Asıl önem arz eden husus, kiracı/borçlunun açıkça imza itirazında bulunduğu durumlardır. Zira borçlu, imzaya veya kira sözleşmesine karşı koymuş yani itiraz etmişse; alacaklının, borçlunun itirazının kaldırılmasını isteyebilmesi için elinde noter tarafından onaylama veya düzenleme şeklinde yapılmış bir kira sözleşmesi olması gerekir. Aksi taktirde alacaklının İTİRAZIN KALDIRILMASI yoluna gitmesi mümkün değildir. Alacaklı, imzaya itiraz edilmesi halinde ve elinde noter tarafından onaylama veya düzenleme şeklinde yapılmış bir kira sözleşmesi olmadığı taktirde yalnızca umumi mahkemelerde İTİRAZIN İPTALİ davasına gidilebilecektir.
Örnek 13 İcra Takibinde İmza Dışındaki Hususlara İtiraz;
Yukarıda da detaylıca ifade ettiğimiz üzere borçlu, ödeme emrini aldıktan sonra yedi gün içerisinde yazılı veya sözlü olarak, icra dairesinde, kira sözleşmesine veya kira alacağına itiraz edebilir. Borçlu, ister kira sözleşmesine ister kira alacağına itiraz etmiş olsun, borçlunun itirazı takibi durdurur.

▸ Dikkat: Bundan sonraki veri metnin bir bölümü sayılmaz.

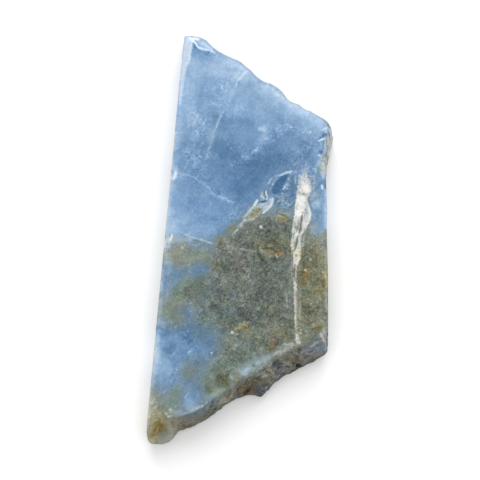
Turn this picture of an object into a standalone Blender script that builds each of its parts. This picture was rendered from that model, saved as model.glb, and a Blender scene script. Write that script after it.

Genel haciz yoluya takipte olduğu gibi borçlu itiraz ederken sebep göstermek zorunda değildir. Borçlunun, yukarıda imzaya itiraz kısmında belirtilenler dışında bir itirazda bulunması halinde “örneğin kira borcu takipten önce ödenmiştir vs” takip duracaktır. Takibin durması nedeniyle alacaklının altı ay içerisinde icra mahkemesine başvurarak İTİRAZIN KALDIRILMASINI istemesi gerekmektedir.
Borçlu, imza ve kira sözleşmesi dışında başka bir nedenle itiraz etmişse, alacaklı itirazın kaldırılması yoluna da gidebilecektir. Alacaklının itirazın kaldırılması için başvurması durumunda, borçlu itiraz gerekçesini İİK Madde 68 uyarınca belgeleyerek kanıtlamak zorundadır. Uygulamada sıklıkla banka dekontlarına dayanılmaktadır.
TAHLİYE KARARI
İcra mahkemesi tarafından verilen tahliye kararının icra edilebilmesi için kesinleşmesi şart değildir. Ancak tahliye kararının icra edilebilmesi için tahliye kararının kiracıya tefhim ya da tebliğ tarihinden itibaren on gün geçmesi gereklidir. Bu şartlar sağlandıktan sonra alacaklı kiralayan gerekçeli karar ile icra dairesine başvurarak kiracıyı tahliye edebilecektir.
DİKKAT!!
İcra Hukuk Mahkemesi tarafından verilen tahliye kararının kiracı tarafından istinaf edilmesi mümkündür. Borçlu kiracı, kararı tehiri icra talepli istinaf ettiğine dair derkenar alarak ve 3 aylık kira bedeli kadar tutarı İcra Dairesine teminat yatırarak aleyhine verilen tahliye kararını İstinaf İncelemesi sonuna kadar durdurabilir.